To do that, they generally target police officers, some of them corrupt agents working for rival cartels. Of the 470 people killed this year in drug-related violence, 58 have been police officers, according to Jose Arturo Yañez Romero, a crime expert at Mexico City's Police Formation Institute. That's an average of six people a day killed since the start of the year. "This is the bloodiest week in Mexico, particularly against police officers," said Mr. Yañez, who cited figures from Mexico City's El Universal newspaper. "And it will only get worse."
President Felipe Calderón said the violence is a backlash against a crackdown he initiated shortly after taking office Dec. 1. More than 24,000 federal police and soldiers have been sent to eight drug strongholds across the country. Although the show is impressive, no big kingpins have fallen.
"We have launched a frontal fight against organized crime. We are not going to leave our lives in the hands of criminals," Mr. Calderón said. "We are fighting to save our children from the talons of drugs and the danger of organized crime."
The violence comes in the same week that President Bush vowed to reduce U.S. demand for drugs, which he in part blamed for the drug violence in Mexico.
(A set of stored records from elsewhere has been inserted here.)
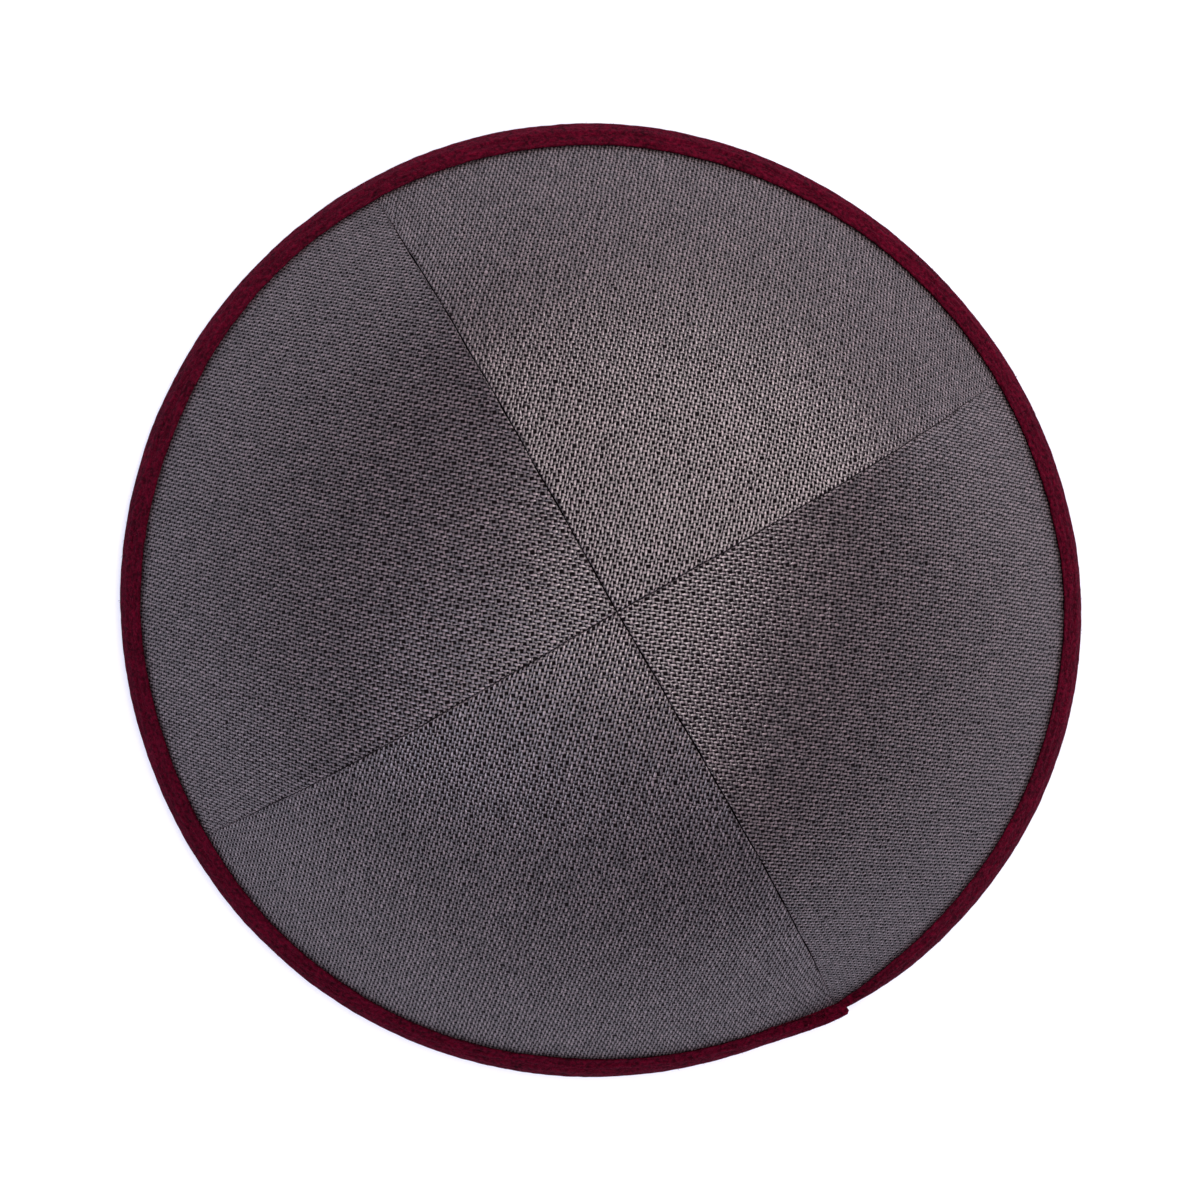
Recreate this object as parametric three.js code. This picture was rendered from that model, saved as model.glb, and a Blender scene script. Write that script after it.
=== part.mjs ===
// Kippah: four cloth panels sewn into a low dome, with a binding strip folded over the rim.
// Millimetres, +Z up, resting rim down on z = 0. Bearings are in degrees from +X towards +Y.

import * as THREE from 'three';

// Crown form, on the middle of the cloth
const CROWN_RISE = 53;
const CROWN_POWER = 2.15;
const RIDGE_HEIGHT = 5.5;
const RIDGE_POWER = 1.5;

// Outline of the binding seen from above, about the apex
const RIM = [
  { bearing: 0, radius: 82.3 },
  { bearing: 22.5, radius: 80.9 },
  { bearing: 45, radius: 79.9 },
  { bearing: 67.5, radius: 80.0 },
  { bearing: 90, radius: 80.6 },
  { bearing: 112.5, radius: 80.8 },
  { bearing: 135, radius: 80.6 },
  { bearing: 157.5, radius: 80.4 },
  { bearing: 180, radius: 80.3 },
  { bearing: 202.5, radius: 80.1 },
  { bearing: 225, radius: 80.5 },
  { bearing: 247.5, radius: 80.7 },
  { bearing: 270, radius: 80.6 },
  { bearing: 292.5, radius: 80.6 },
  { bearing: 315, radius: 82.1 },
  { bearing: 337.5, radius: 82.8 },
];

// Panels, each between two seams
const CLOTH_THICKNESS = 1.2;
const SEAM_GAP = 0.3;
const CLOTH_COLOUR = 0x5f565b;
const PANELS = [
  { name: 'panel_back', firstSeam: 29, lastSeam: 119 },
  { name: 'panel_left', firstSeam: 119, lastSeam: 210.5 },
  { name: 'panel_front', firstSeam: 210.5, lastSeam: 300.5 },
  { name: 'panel_right', firstSeam: 300.5, lastSeam: 389 },
];

// Binding, a strip folded over the edge of the cloth
const BINDING_THICKNESS = 1;
const BINDING_OUTER_WIDTH = 5.1;
const BINDING_INNER_WIDTH = 5.6;
const BINDING_CLEARANCE = 0.3;
const BINDING_BEVEL = 0.4;
const EDGE_HEIGHT = 1.6;
const FOLD_TURN = Math.PI / 6;
const BINDING_COLOUR = 0x5a1026;

// Lap where the end of the strip lies over its own start
const LAP_RISE = 1.2;
const LAP_START = 288;
const LAP_FULL = 299;
const LAP_END = 301.5;
const LAP_STEP = 0.1;

// Fineness of the faces
const PANEL_ROWS = 20;
const PANEL_COLUMNS = 16;
const RING_STATIONS = 96;
const SLOPE_STEP = 0.01;

const HALF_CLOTH = CLOTH_THICKNESS / 2;
const HALF_CHANNEL = HALF_CLOTH + BINDING_CLEARANCE;
const HALF_BINDING = HALF_CHANNEL + BINDING_THICKNESS;
const HALF_FOOT = Math.sqrt(HALF_BINDING ** 2 - EDGE_HEIGHT ** 2);

const radians = THREE.MathUtils.degToRad;
const degrees = THREE.MathUtils.radToDeg;

// Radius of the outline at a bearing, a smooth closed curve through the rows of RIM
function rimRadius(bearing) {
  const spacing = 360 / RIM.length;
  const place = THREE.MathUtils.euclideanModulo(bearing, 360) / spacing;
  const row = Math.floor(place);
  const part = place - row;
  const [a, b, c, d] = [-1, 0, 1, 2].map((k) => RIM[(row + k + RIM.length) % RIM.length].radius);
  const cubic = 3 * (b - c) + d - a;
  const square = 2 * a - 5 * b + 4 * c - d;
  return b + 0.5 * part * (c - a + part * (square + part * cubic));
}

// Radius of the cloth's lower edge
function edgeRadius(bearing) {
  return rimRadius(bearing) - HALF_BINDING;
}

// Height of the middle of a panel's cloth over a place in plan, measured from the apex.
// The panel is flat across and its seams stand up as soft ridges between the apex and the rim.
function crownHeight(panel, x, y) {
  const centre = (panel.firstSeam + panel.lastSeam) / 2;
  const bearing = degrees(Math.atan2(y, x));
  const fromCentre = THREE.MathUtils.euclideanModulo(bearing - centre + 180, 360) - 180;
  const across = (2 * fromCentre) / (panel.lastSeam - panel.firstSeam);
  const out = Math.hypot(x, y) / edgeRadius(bearing);
  const round = CROWN_RISE * (1 - out ** CROWN_POWER);
  const ridge = RIDGE_HEIGHT * Math.sin(Math.PI * out ** RIDGE_POWER) ** 2;
  return EDGE_HEIGHT + round + ridge * across ** 2;
}

// Outward normal of the cloth
function crownNormal(panel, x, y) {
  const rise = (dx, dy) => crownHeight(panel, x + dx, y + dy) - crownHeight(panel, x - dx, y - dy);
  const slopeX = rise(SLOPE_STEP, 0) / (2 * SLOPE_STEP);
  const slopeY = rise(0, SLOPE_STEP) / (2 * SLOPE_STEP);
  return new THREE.Vector3(-slopeX, -slopeY, 1).normalize();
}

// Normal for a seam edge, turned into the seam's upright plane and lengthened to keep the thickness
function mitredNormal(normal, seam) {
  const acrossSeam = new THREE.Vector3(-Math.sin(radians(seam)), Math.cos(radians(seam)), 0);
  const flat = normal.clone().addScaledVector(acrossSeam, -normal.dot(acrossSeam));
  return flat.divideScalar(flat.lengthSq());
}

// A point on one skin of a panel. Its rows run from the tip at the apex down to the rim.
function panelPoint(panel, row, column, offset) {
  const centre = (panel.firstSeam + panel.lastSeam) / 2;
  const halfAngle = (panel.lastSeam - panel.firstSeam) / 2;
  const halfGap = SEAM_GAP / 2;
  const tip = halfGap / Math.sin(radians(halfAngle));
  const down = row / PANEL_ROWS;
  const across = (2 * column) / PANEL_COLUMNS - 1;
  const reach = THREE.MathUtils.lerp(tip, edgeRadius(centre), down);
  const inset = degrees(Math.asin(halfGap / reach));
  const bearing = centre + across * (halfAngle - inset);
  const radius = reach * (edgeRadius(bearing) / edgeRadius(centre)) ** down;
  const turn = radians(bearing);
  const point = new THREE.Vector3(radius * Math.cos(turn), radius * Math.sin(turn), 0);
  const normal = crownNormal(panel, point.x, point.y);
  point.z = crownHeight(panel, point.x, point.y);
  if (row > 0 && column === 0) {
    return point.addScaledVector(mitredNormal(normal, panel.firstSeam), offset);
  }
  if (row > 0 && column === PANEL_COLUMNS) {
    return point.addScaledVector(mitredNormal(normal, panel.lastSeam), offset);
  }
  return point.addScaledVector(normal, offset);
}

// One skin of a panel: its tip, then each row of points
function panelSkin(panel, offset) {
  const points = [panelPoint(panel, 0, PANEL_COLUMNS / 2, offset)];
  for (let row = 1; row <= PANEL_ROWS; row += 1) {
    for (let column = 0; column <= PANEL_COLUMNS; column += 1) {
      points.push(panelPoint(panel, row, column, offset));
    }
  }
  return points;
}

// Closed body from points and triangles
function closedGeometry(points, triangles) {
  const geometry = new THREE.BufferGeometry();
  geometry.setAttribute('position', new THREE.Float32BufferAttribute(points.flatMap((p) => p.toArray()), 3));
  geometry.setIndex(triangles);
  geometry.computeVertexNormals();
  return geometry;
}

// A panel's wall: the outer skin, the inner skin and the cut edge round both
function panelGeometry(panel) {
  const outer = panelSkin(panel, HALF_CLOTH);
  const inner = panelSkin(panel, -HALF_CLOTH);
  const inside = outer.length;
  const at = (row, column) => (row === 0 ? 0 : 1 + (row - 1) * (PANEL_COLUMNS + 1) + column);
  const triangles = [];
  const addFace = (a, b, c) => {
    triangles.push(a, b, c);
    triangles.push(inside + a, inside + c, inside + b);
  };
  const edge = [0];
  for (let row = 0; row < PANEL_ROWS; row += 1) {
    for (let column = 0; column < PANEL_COLUMNS; column += 1) {
      if (row > 0) {
        addFace(at(row, column), at(row + 1, column + 1), at(row, column + 1));
      }
      addFace(at(row, column), at(row + 1, column), at(row + 1, column + 1));
    }
    edge.push(at(row + 1, 0));
  }
  for (let column = 1; column <= PANEL_COLUMNS; column += 1) {
    edge.push(at(PANEL_ROWS, column));
  }
  for (let row = PANEL_ROWS - 1; row > 0; row -= 1) {
    edge.push(at(row, PANEL_COLUMNS));
  }
  edge.forEach((a, k) => {
    const b = edge[(k + 1) % edge.length];
    triangles.push(a, inside + a, inside + b);
    triangles.push(a, inside + b, b);
  });
  return closedGeometry([...outer, ...inner], triangles);
}

// How far the outer face of the binding is lifted where its end laps over its start
function lapRise(bearing) {
  if (bearing < LAP_START || bearing > LAP_END + LAP_STEP / 2) {
    return 0;
  }
  return LAP_RISE * THREE.MathUtils.smoothstep(bearing, LAP_START, LAP_FULL);
}

// Cross-section of the binding at a bearing: a folded strip with a flat foot and an open channel
function bindingSection(bearing) {
  const panel = PANELS.find((p) => bearing >= p.firstSeam && bearing < p.lastSeam) ?? PANELS.at(-1);
  const aim = new THREE.Vector3(Math.cos(radians(bearing)), Math.sin(radians(bearing)), 0);
  const edge = edgeRadius(bearing);
  const runPerWidth = crownNormal(panel, edge * aim.x, edge * aim.y).z;
  const place = (width, offset) => {
    const point = aim.clone().multiplyScalar(edge - width * runPerWidth);
    const normal = crownNormal(panel, point.x, point.y);
    point.z = crownHeight(panel, point.x, point.y);
    return point.addScaledVector(normal, offset);
  };
  const placeLow = (reach, height) => aim.clone().multiplyScalar(edge + reach).setZ(height);
  const lift = lapRise(bearing);
  const outerFace = HALF_BINDING + lift;
  const outerTop = BINDING_OUTER_WIDTH;
  const innerTop = BINDING_INNER_WIDTH;
  return [
    place(outerTop, HALF_CHANNEL),
    place(outerTop, outerFace - BINDING_BEVEL),
    place(outerTop - BINDING_BEVEL, outerFace),
    place(outerTop / 2, outerFace),
    place(0, outerFace),
    placeLow(outerFace, EDGE_HEIGHT),
    placeLow(outerFace * Math.cos(FOLD_TURN), EDGE_HEIGHT - HALF_BINDING * Math.sin(FOLD_TURN)),
    placeLow(HALF_FOOT + lift, 0),
    placeLow(-HALF_FOOT, 0),
    place(0, -HALF_BINDING),
    place(innerTop / 2, -HALF_BINDING),
    place(innerTop - BINDING_BEVEL, -HALF_BINDING),
    place(innerTop, BINDING_BEVEL - HALF_BINDING),
    place(innerTop, -HALF_CHANNEL),
    place(-BINDING_CLEARANCE, -HALF_CHANNEL),
    place(-BINDING_CLEARANCE, HALF_CHANNEL),
  ];
}

// The binding: its cross-section carried once round the rim
function bindingGeometry() {
  const bearings = Array.from({ length: RING_STATIONS }, (_, k) => (360 * k) / RING_STATIONS);
  bearings.push(LAP_END, LAP_END + LAP_STEP);
  bearings.sort((a, b) => a - b);
  const sections = bearings.map(bindingSection);
  const size = sections[0].length;
  const triangles = [];
  sections.forEach((section, station) => {
    const next = (station + 1) % sections.length;
    for (let k = 0; k < size; k += 1) {
      const after = (k + 1) % size;
      const [a, b] = [station * size + k, station * size + after];
      const [c, d] = [next * size + k, next * size + after];
      triangles.push(a, b, d);
      triangles.push(a, d, c);
    }
  });
  return closedGeometry(sections.flat(), triangles);
}

function cloth() {
  return new THREE.MeshStandardMaterial({ color: CLOTH_COLOUR, roughness: 0.95, metalness: 0 });
}

const kippah = new THREE.Group();
kippah.name = 'kippah';
PANELS.forEach((panel) => {
  const mesh = new THREE.Mesh(panelGeometry(panel), cloth());
  mesh.name = panel.name;
  kippah.add(mesh);
});

const felt = new THREE.MeshStandardMaterial({ color: BINDING_COLOUR, roughness: 0.9, metalness: 0 });
const binding = new THREE.Mesh(bindingGeometry(), felt);
binding.name = 'binding';
kippah.add(binding);

// The middle of the outline stands over the origin
const box = new THREE.Box3().setFromObject(kippah);
const middle = box.getCenter(new THREE.Vector3());
kippah.position.set(-middle.x, -middle.y, -box.min.z);

export default kippah;
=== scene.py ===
# Kippah: woven linen panels, a folded binding round the rim, its stitches and its nap.
# The helpers work in millimetres about the apex, and the meshes are in metres in the frame.
import math
from collections import namedtuple

import bpy
import numpy as np
from mathutils import Matrix, Vector


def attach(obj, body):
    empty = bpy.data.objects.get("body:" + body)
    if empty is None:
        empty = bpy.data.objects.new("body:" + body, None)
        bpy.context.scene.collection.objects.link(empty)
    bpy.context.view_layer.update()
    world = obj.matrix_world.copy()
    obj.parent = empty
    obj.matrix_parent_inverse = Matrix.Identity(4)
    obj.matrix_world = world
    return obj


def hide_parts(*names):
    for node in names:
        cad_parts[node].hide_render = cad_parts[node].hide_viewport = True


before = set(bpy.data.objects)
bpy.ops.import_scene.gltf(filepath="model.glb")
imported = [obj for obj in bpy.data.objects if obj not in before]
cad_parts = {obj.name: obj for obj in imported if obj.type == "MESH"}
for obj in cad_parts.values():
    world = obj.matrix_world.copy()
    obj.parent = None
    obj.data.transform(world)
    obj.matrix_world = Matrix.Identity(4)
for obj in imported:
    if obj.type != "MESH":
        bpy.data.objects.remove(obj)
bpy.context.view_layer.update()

bl_info = {
    "name": "Linen kippah",
    "version": (1, 0, 0),
    "blender": (4, 5, 0),
    "location": "3D View > Sidebar > Kippah",
    "description": "Builds a linen skullcap of four panels with a folded binding round its rim",
    "category": "Add Mesh",
}

METRES = 0.001
APEX = (-1.0, 0.0)
SEED = 7

# Crown form, on the middle of the cloth
CROWN_RISE = 53
CROWN_POWER = 2.15
RIDGE_HEIGHT = 5.5
RIDGE_POWER = 1.5
EDGE_HEIGHT = 1.6
SLOPE_STEP = 0.01

# Outline of the binding and width of its outer leg, at even bearings about the apex
RIM = (82.3, 80.9, 79.9, 80.0, 80.6, 80.8, 80.6, 80.4, 80.3, 80.1, 80.5, 80.7, 80.6, 80.6, 82.1, 82.8)
OUTER_LEG = (4.45, 5.18, 4.75, 5.2, 5.31, 5.05, 4.4, 5.08, 4.5, 5.01, 4.4, 4.14, 4.4, 3.05, 4.24, 5.0)

# Panels between their seams, with the bearing of their warp and the half gap at each seam.
# Each panel's threads are numbered this far apart, so that no two panels look alike.
Panel = namedtuple("Panel", "name first last grain first_gap last_gap")
MAIN_GAP = 0.10
CROSS_GAP = 0.055
THREADS_APART = 400
PANELS = (
    Panel("panel_back", 29, 119, 74.0, CROSS_GAP, MAIN_GAP),
    Panel("panel_left", 119, 210.5, 166.0, MAIN_GAP, CROSS_GAP),
    Panel("panel_front", 210.5, 300.5, 253.0, CROSS_GAP, MAIN_GAP),
    Panel("panel_right", 300.5, 389, 351.0, MAIN_GAP, CROSS_GAP),
)

# Bow of the weft across a panel, seen from above
WEFT_BOW = 0.55
WEFT_BOW_POWER = 1.6

# Relief of the weave: the crowns of the threads, the threads between their crossings, and the gaps
WARP_CROWN = 0.08
WEFT_CROWN = 0.06
WARP_BETWEEN = 0.03
WEFT_BETWEEN = -0.07
THREAD_GAP = -0.18

# Wander of the threads: its shortest and longest wave in threads, and its size, for the place in threads
# and for the body as a share of the crowns' height
SWAY_WAVES = (5, 22)
BODY_WAVES = (5, 18)
WARP_SWAY = 0.42
WEFT_SWAY = 0.40
BODY_SWAY = 0.5

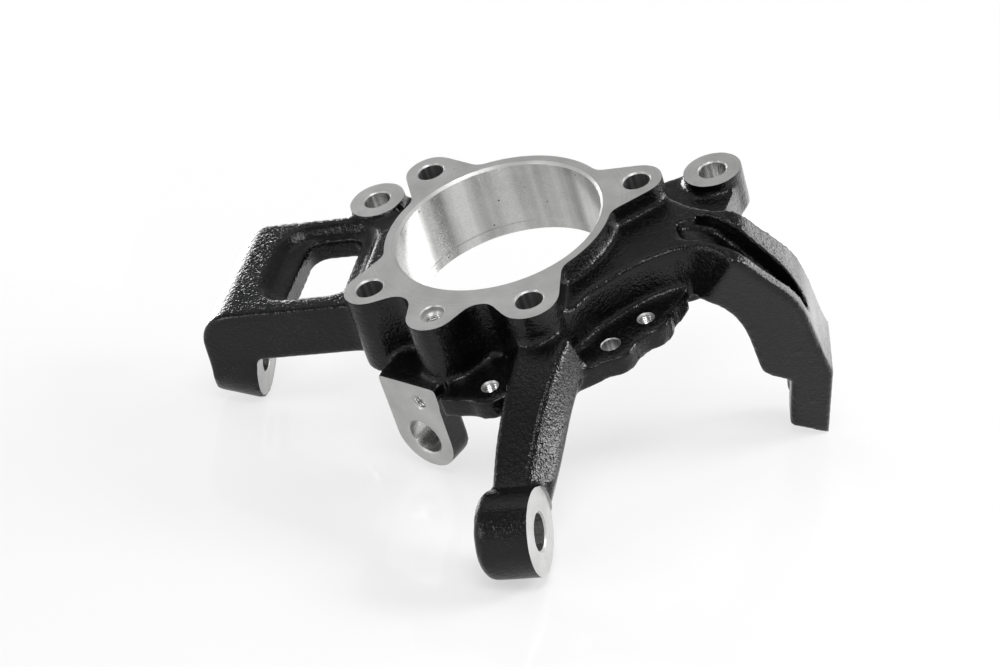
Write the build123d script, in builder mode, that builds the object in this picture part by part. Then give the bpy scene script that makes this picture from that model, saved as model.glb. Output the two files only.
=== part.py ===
"""Steering knuckle: one iron casting with a machined hub face, two ball joint seats, a steering arm,
two caliper ears and a speed sensor lug.

Frame: millimetres. The origin is the centre of the hub bore on the machined outboard face and +Z is the
bore axis, pointing outboard. +X runs to the upper (C-shaped) arm, -X to the lower arm, -Y to the
steering arm and +Y to the caliper ears.
"""

import os
from math import cos, radians, sin

from build123d import *

# Hub: bore, machined face, bolt lobes and the spot faces behind them
bore_d = 100.0
bore_chamfer = 1.3
relief_d = 101.0  # slightly wider inboard end of the bore
relief_z = -34.5
hub_depth = 41.0
ring_r = 55.5
skirt_r = 60.0  # the ring widens to this towards the flange
bolt_r = 68.5
bolt_hole_d = 13.0
hole_chamfer = 0.6
back_bolt_angle = 55.65  # either side of +Y
front_bolt_angle = 38.2  # either side of -Y
lobe_r = 12.6
steering_lobe_r = 14.2  # the lobe over the steering arm is a little fuller
lobe_root_r = 25.3  # each lobe spreads to this where it leaves the ring
lobe_reach = 38.5  # from the centre of that root out to the bolt hole
valley_r = 9.0
spotface_d = 24.0
spotface_depth = 0.8
boss_angle = -90.6  # extra threaded boss between the two front bolts
boss_recess_d = 11.2
boss_recess_depth = 2.5
tap_d = 6.8  # drilled size of every M8 thread

# Shield flange round the front of the hub, with a boss at each of its holes
flange_z = -30.5
flange_r = 93.0
flange_start = -87.0
flange_end = -2.0
flange_boss_r = 11.6
shield_r = 84.5
shield_tap_angles = (-17.0, -72.0)
shield_pin_angle = -32.0
shield_pin_d = 8.6

# Shelf between the hub ring and the upper arm
shelf_z = -9.5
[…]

"I made it very clear to the president that I recognize the United States has a responsibility in the fight against drugs," Mr. Bush said during his visit with Mr. Calderón. "And one major responsibility is to encourage people to use less drugs."
The immensity of the drug trade was laid out in the form of more than $200 million in cash that was seized by police in Mexico City's plush Lomas de Chapultepec neighborhood.
The stacks and stacks of $100 bills were laid next to 200 thousand euros and 157,000 pesos in dramatic photos released by the attorney general's office Friday. Seven people were arrested.
Meanwhile, the wave of shootings has prompted mass police resignations in several key states – among them, more than 300 in Nuevo León and dozens more in the state of Chihuahua, two states that border Texas, 26 in the northwestern state of Sonora.
Monte Alejandro Rubidio García, an undersecretary at the Public Safety Ministry, warned that drug kingpins will not "give in so easily."
"They will battle hand-in-hand to defend their territory," he said, as viable drug smuggling routes become fewer and more hotly contested. Mr. Rubidio García said the killings are a "reflection that the crackdown is a success because the criminal structures are cracking," but he added that it will be "extremely difficult" for the crime wave to subside this year.
Critics say Mr. Calderón's achievements are superficial. "This isn't so much about a response to the government's crackdown," Mr. Yañez said. "This is about cartels flexing their muscles and securing distribution routes. Drug trafficking is so lucrative – we're talking billions and billions of dollars – that the government cannot make a dent."
The government's strategy, according to Alfredo Quijano, editor of the Norte de Ciudad Juárez newspaper, "is not to dismantle the cartels, or finish them off, but rather to force them to the negotiating table to talk. Business, meantime, goes on, but at a greater cost to human life," he said, noting that 63 people have been killed in Juárez this year.
But the worst part of the killings, said Mr. Yañez, is this: "There is total impunity. No one has been arrested. It's open season on cops, and no one seems to give a damn."